Stradlin has kept a low profile, quietly releasing a steady stream of strippeddown, rock-leaning solo albums. He has played a few GN’R shows, even before the classic lineup reunion, but recently told consequenceofsound.net that he’s not a part of the current tour because “they didn’t want to split the loot equally.”
Rose spent more than a decade tinkering with Chinese Democracy and toured with the new lineup that featured former Replacement Tommy Stinson on bass and, among others, Brian Patrick Carroll, an arty guitarist who performs under the name Buckethead, and who plays while wearing a mask and a bucket on his head.
In 2012, GN’R were inducted into the Rock ’n’ Roll Hall of Fame. Rose declined to attend the ceremony.
In late 2015, word spread that Rose and Slash were speaking to each other after nearly two decades of silence. An unannounced reunion show went off in 2016 at the Troubadour in Hollywood, where Rose broke his foot. There was the obligatory Coachella appearance and the tour machine got underway in earnest last summer.

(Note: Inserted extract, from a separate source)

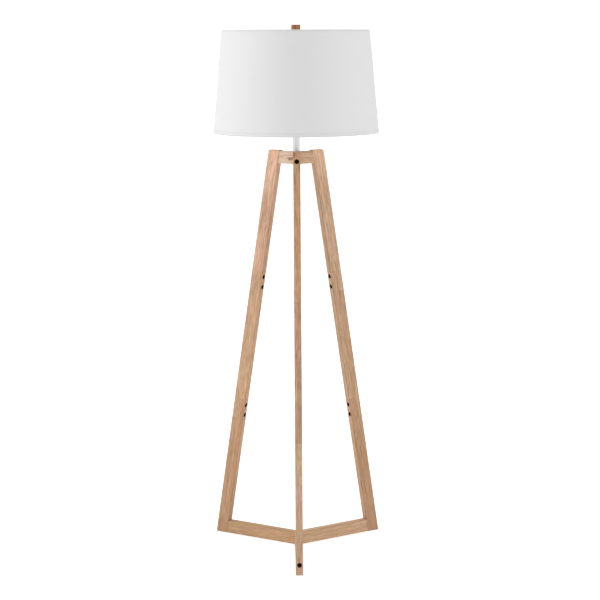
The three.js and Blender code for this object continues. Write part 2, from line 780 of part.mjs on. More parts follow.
function shadeSpider() {
  const washerTop = SPIDER_WASHER_BOTTOM + SPIDER_WASHER_THICKNESS;
  const washerBore = STUD_RADIUS + 0.5;
  let spider = tube(washerBore, SPIDER_WASHER_RADIUS, SPIDER_WASHER_BOTTOM, washerTop, 20);
  for (const azimuth of SPIDER_AZIMUTHS) {
    spider = spider.add(spiderArm(azimuth));
  }
  return spider;
}

function finial() {
  const bore = STUD_RADIUS + 0.4;
  const boreTop = STUD_TOP + 1;
  return revolve([
    [0, boreTop],
    [bore, boreTop],
    [bore, FINIAL_BOTTOM],
    [FINIAL_RADIUS - FINIAL_CHAMFER, FINIAL_BOTTOM],
    [FINIAL_RADIUS, FINIAL_BOTTOM + FINIAL_CHAMFER],
    [FINIAL_RADIUS, FINIAL_TOP - FINIAL_CHAMFER],
    [FINIAL_RADIUS - FINIAL_CHAMFER, FINIAL_TOP],
    [0, FINIAL_TOP],
  ], 24);
}

function shadeAssembly() {
  const shade = new THREE.Group();
  shade.add(piece('shade_cover', shadeCover(), linen));
  shade.add(piece('shade_spider', shadeSpider(), paintedMetal));
  shade.add(piece('shade_top_ring', shadeRing(SHADE_TOP - RING_INSET), paintedMetal));
  shade.add(piece('shade_bottom_ring', shadeRing(SHADE_BOTTOM + RING_INSET), paintedMetal));
  shade.add(piece('finial', finial(), finialWood));
  return shade;
}

// ---- The lamp ----

const lamp = new THREE.Group();
for (const name of Object.keys(LEG_AZIMUTHS)) {
  lamp.add(cFrame(name));
}
lamp.add(centreFoot(), pipeStack(), harpAssembly(), lampHolder(), shadeAssembly());

export default lamp;
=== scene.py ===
from math import atan2, copysign, cos, hypot, pi, radians, sin, sqrt

import bmesh
import bpy
import numpy as np
from mathutils import Matrix, Vector


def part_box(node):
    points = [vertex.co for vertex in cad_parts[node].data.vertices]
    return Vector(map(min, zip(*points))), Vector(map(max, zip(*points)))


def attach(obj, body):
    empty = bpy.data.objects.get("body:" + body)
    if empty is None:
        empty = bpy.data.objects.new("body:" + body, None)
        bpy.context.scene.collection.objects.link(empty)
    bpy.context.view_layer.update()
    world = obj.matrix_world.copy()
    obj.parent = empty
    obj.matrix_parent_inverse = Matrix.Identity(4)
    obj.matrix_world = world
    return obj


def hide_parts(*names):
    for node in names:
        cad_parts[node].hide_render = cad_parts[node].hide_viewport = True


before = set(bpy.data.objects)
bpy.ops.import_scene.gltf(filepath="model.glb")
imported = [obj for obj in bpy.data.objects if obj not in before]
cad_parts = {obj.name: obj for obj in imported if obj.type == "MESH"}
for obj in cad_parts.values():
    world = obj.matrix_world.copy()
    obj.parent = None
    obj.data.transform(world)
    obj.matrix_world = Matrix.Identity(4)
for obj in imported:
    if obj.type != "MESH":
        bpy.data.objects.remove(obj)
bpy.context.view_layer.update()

# The tripod floor lamp's looks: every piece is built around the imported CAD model, in metres,
# with +Z up and the front leg along -Y.

MM = 0.001

# ---- Dimensions shared with the CAD model ----

GAP = 0.3 * MM
LEG_AZIMUTHS = {"front": radians(-90), "right": radians(30), "left": radians(150)}
FOOT_RADIUS = 271 * MM
LEG_TOP_RADIUS = 83.3 * MM
LEG_TOP = 1131 * MM
LEAN = atan2(FOOT_RADIUS - LEG_TOP_RADIUS, LEG_TOP)
PLANK_WIDTH = 35 * MM
PLANK_THICKNESS = 19 * MM
ARM_TOP = 1128.4 * MM
ARM_HEIGHT = 34 * MM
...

This year’s trek kicked off July 12 at Nijmegen, Netherlands.
Revitalized with most of the classic lineup, 30 years after their massively influential debut, Guns N’ Roses is back pounding out those furious songs from the jungle, the hits and deep cuts that made them famous, the ones that absolutely rip, that were once so thrilling.
And, fine, one or two from Chinese Democracy.
Guns N’ Roses core members Duff McKagan (from left), Slash and Axl Rose, shown around the time of the 1987 release of Appetite for Destruction, have reunited for the Not in This Lifetime Tour, which hits War Memorial Stadium on Saturday.
Guns N’ Roses — rhythm guitarist Richard Fortus (from left), keyboardist Dizzy Reed, bassist Duff McKagan, singer Axl Rose, guitarist Slash, multi-instrumentalist/vocalist Melissa Reese and drummer Frank Ferrer — bring the Not in This Lifetime Tour to War Memorial Stadium in Little Rock on Saturday.
Axl Rose, recuperating from a broken foot, performs at a 2016 concert by AC/DC.